● Goal of the exercise: Nothing but the lines from the one containing "around_stem = []" down to the one containing "obj.parent = None", both included, should be echoed, and each exactly as it stands.

Entries from a dataset:
┄┄┄┄┄┄

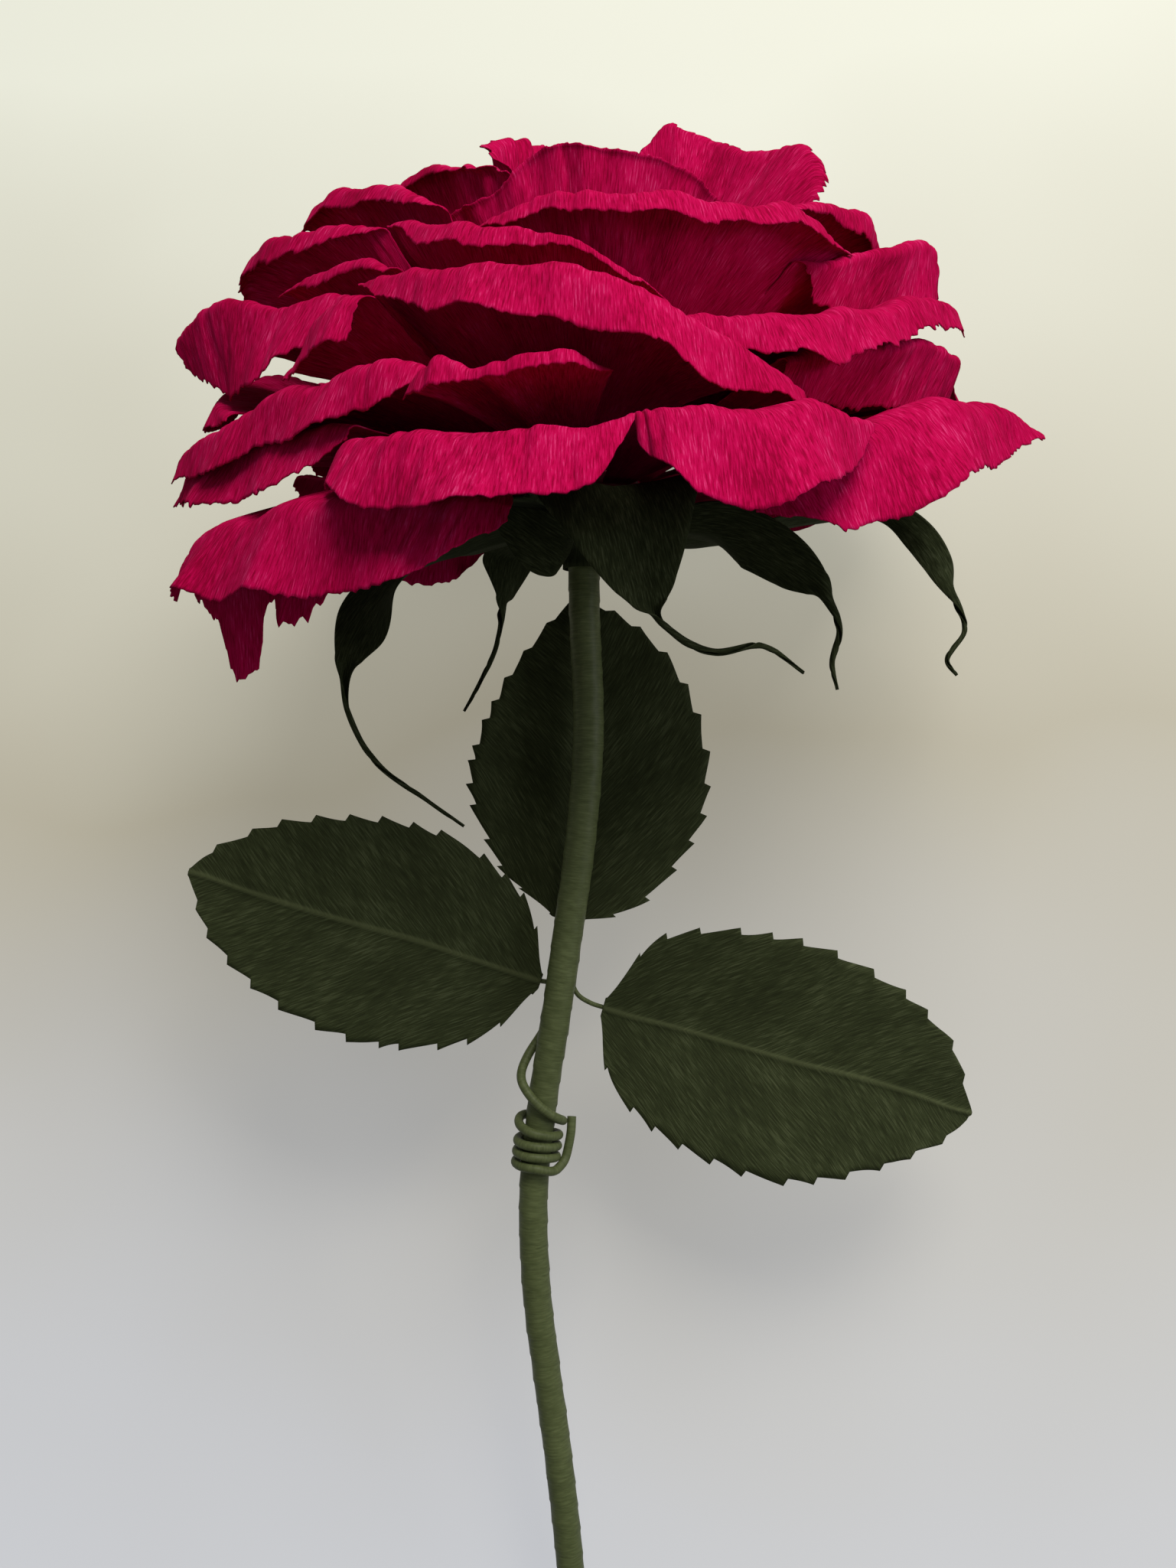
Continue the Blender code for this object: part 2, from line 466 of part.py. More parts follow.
for name, rows in LEAVES.items():
    rows = placed(rows)
    side = unit(np.cross(np.subtract(rows[-1][:3], rows[0][:3]), (0, 1, 0)))
    sheet(name, ribbon(rows, side, 4, 2 * LEAF_TEETH, LEAF_FOLD, LEAF_TEETH, TOOTH_DEPTH), GREEN)
behind = np.array([0, SHEET / 2 + GAP + WIRE_RADIUS + 0.1, 0])
for name, root in WIRE_ROOTS.items():
    rib = [tuple(row[:3] + behind) for row in placed(LEAVES["leaf_" + name][:WIRE_ROWS])]
    path = curve(root + rib, np.linspace(0, 1, WIRE_RINGS))
    tube("wire_" + name, path, np.linspace(WIRE_RADIUS, WIRE_TIP, WIRE_RINGS), WIRE_SIDES, WRAP)
for name, rows in SEPALS.items():
    rows = rooted(rows)
    side = unit(np.cross(np.subtract(rows[2][:3], rows[0][:3]) * (1, 1, 0), (0, 0, 1)))
    sheet(name, ribbon(rows, side, 2, 16, SEPAL_FOLD), GREEN)
rows = rooted(CALYX_FLAP)
flap_side = unit(np.cross(np.subtract(rows[4][:3], rows[0][:3]), (0, 1, 0.3)))
sheet("calyx_flap", ribbon(rows, flap_side, 2, 8, SEPAL_FOLD), GREEN)

around_stem = []
for angle, height, off in curve(STALK_AROUND, np.linspace(0, 1, STALK_RINGS)):
    centre = np.interp(height, line[::-1, 2], line[::-1, 0])
    wide = np.interp(height, line[::-1, 2], outer[::-1]) + off
    turn = math.radians(angle)
    around_stem.append((centre - wide * math.sin(turn), wide * math.cos(turn), height))
tube("leaf_stalk", around_stem, np.full(STALK_RINGS, STALK_RADIUS), STALK_SIDES, WRAP)

# Laid on its back petals and the stem's end, with the origin under the middle of its box.
laid.rotation_mode = "QUATERNION"
lay = Matrix.Rotation(math.radians(LAY_BACK), 4, "X") @ Matrix.Rotation(math.radians(LAY_ROLL), 4, "Z")
laid.rotation_quaternion = lay.to_quaternion()
corners = np.concatenate([[lay @ vertex.co for vertex in node.data.vertices] for node in laid.children])
low, high = corners.min(0), corners.max(0)
laid.location = (-(low[0] + high[0]) / 2, -(low[1] + high[1]) / 2, -low[2])
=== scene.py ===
"""Looks of a large crepe paper rose on a wrapped stem, which lies on its back petals: wrap, bulb, petals, calyx,
leaves and their wires, then the camera, the floor and the light."""

import math

import bpy
import numpy as np
from mathutils import Matrix, Vector, noise


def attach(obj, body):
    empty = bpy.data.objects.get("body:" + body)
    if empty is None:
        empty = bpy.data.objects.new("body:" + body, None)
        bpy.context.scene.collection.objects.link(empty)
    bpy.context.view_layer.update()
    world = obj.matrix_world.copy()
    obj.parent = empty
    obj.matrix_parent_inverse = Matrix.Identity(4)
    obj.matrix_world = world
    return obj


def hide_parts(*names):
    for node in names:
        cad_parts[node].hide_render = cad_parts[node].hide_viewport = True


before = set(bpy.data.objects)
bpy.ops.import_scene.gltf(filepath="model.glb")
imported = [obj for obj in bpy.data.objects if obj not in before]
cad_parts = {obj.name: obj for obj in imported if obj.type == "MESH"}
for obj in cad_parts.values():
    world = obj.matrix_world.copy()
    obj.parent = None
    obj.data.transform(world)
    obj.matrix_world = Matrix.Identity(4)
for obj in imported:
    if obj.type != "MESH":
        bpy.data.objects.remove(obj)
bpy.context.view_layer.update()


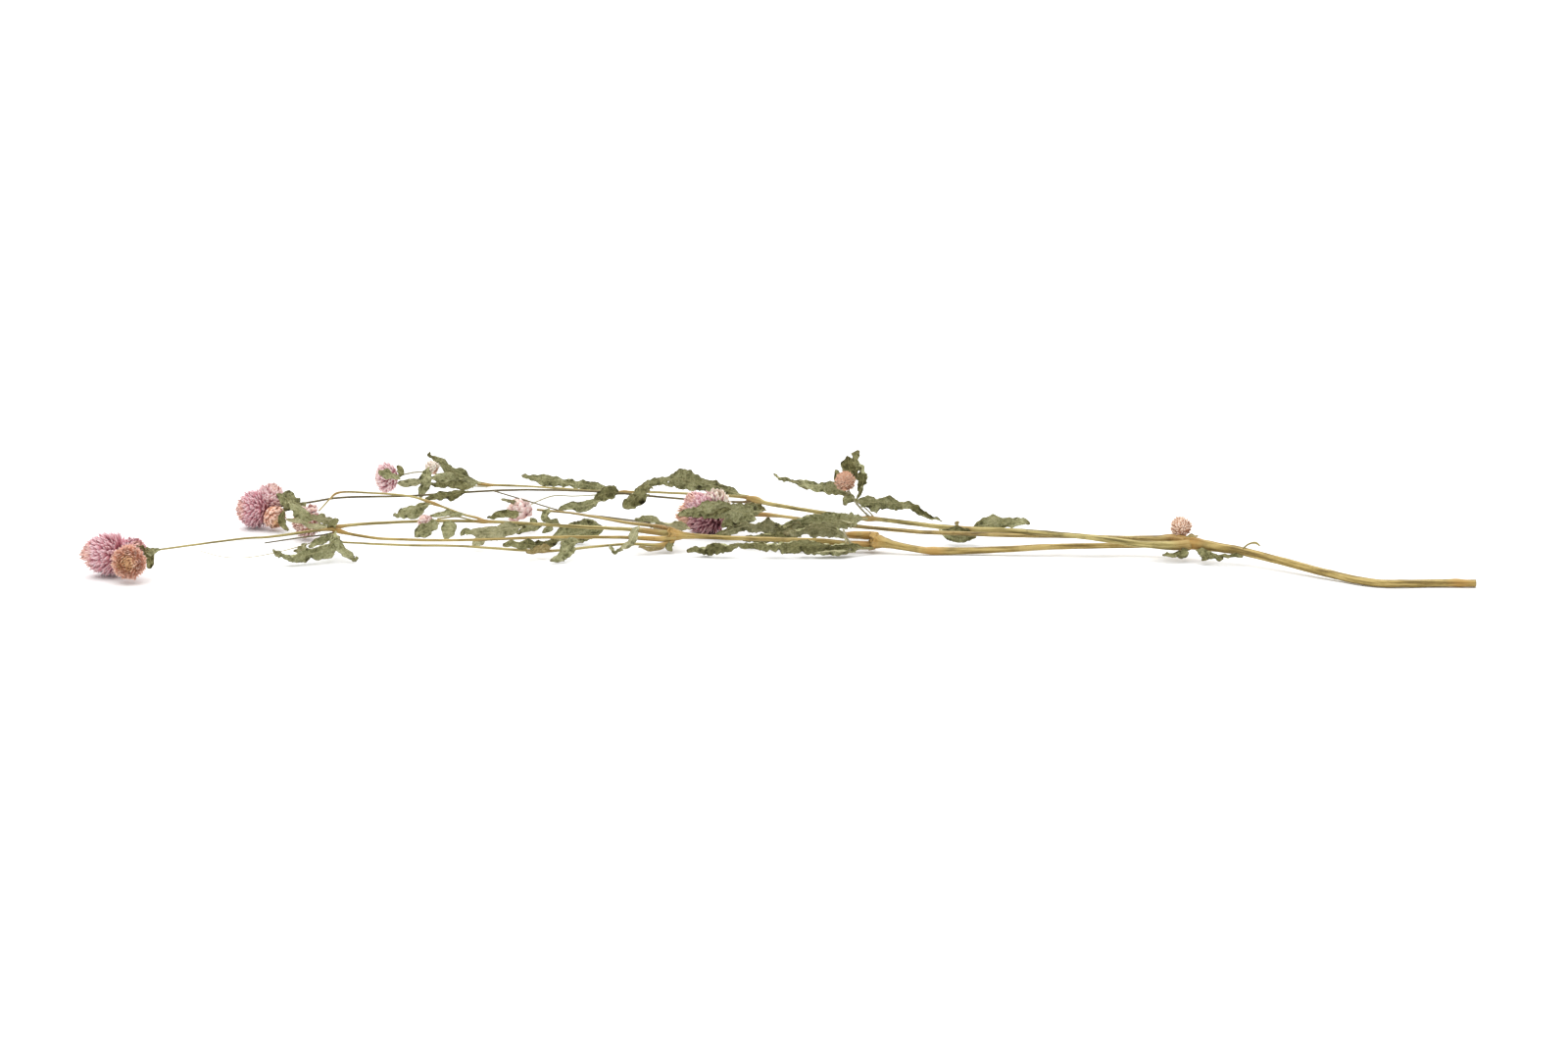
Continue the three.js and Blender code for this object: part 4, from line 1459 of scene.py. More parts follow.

┄┄┄┄┄┄

● Task response:
around_stem = []
for angle, height, off in curve(STALK_AROUND, np.linspace(0, 1, STALK_RINGS)):
    centre = np.interp(height, line[::-1, 2], line[::-1, 0])
    wide = np.interp(height, line[::-1, 2], outer[::-1]) + off
    turn = math.radians(angle)
    around_stem.append((centre - wide * math.sin(turn), wide * math.cos(turn), height))
tube("leaf_stalk", around_stem, np.full(STALK_RINGS, STALK_RADIUS), STALK_SIDES, WRAP)

# Laid on its back petals and the stem's end, with the origin under the middle of its box.
laid.rotation_mode = "QUATERNION"
lay = Matrix.Rotation(math.radians(LAY_BACK), 4, "X") @ Matrix.Rotation(math.radians(LAY_ROLL), 4, "Z")
laid.rotation_quaternion = lay.to_quaternion()
corners = np.concatenate([[lay @ vertex.co for vertex in node.data.vertices] for node in laid.children])
low, high = corners.min(0), corners.max(0)
laid.location = (-(low[0] + high[0]) / 2, -(low[1] + high[1]) / 2, -low[2])
=== scene.py ===
"""Looks of a large crepe paper rose on a wrapped stem, which lies on its back petals: wrap, bulb, petals, calyx,
leaves and their wires, then the camera, the floor and the light."""

import math

import bpy
import numpy as np
from mathutils import Matrix, Vector, noise


def attach(obj, body):
    empty = bpy.data.objects.get("body:" + body)
    if empty is None:
        empty = bpy.data.objects.new("body:" + body, None)
        bpy.context.scene.collection.objects.link(empty)
    bpy.context.view_layer.update()
    world = obj.matrix_world.copy()
    obj.parent = empty
    obj.matrix_parent_inverse = Matrix.Identity(4)
    obj.matrix_world = world
    return obj


def hide_parts(*names):
    for node in names:
        cad_parts[node].hide_render = cad_parts[node].hide_viewport = True


before = set(bpy.data.objects)
bpy.ops.import_scene.gltf(filepath="model.glb")
imported = [obj for obj in bpy.data.objects if obj not in before]
cad_parts = {obj.name: obj for obj in imported if obj.type == "MESH"}
for obj in cad_parts.values():
    world = obj.matrix_world.copy()
    obj.parent = None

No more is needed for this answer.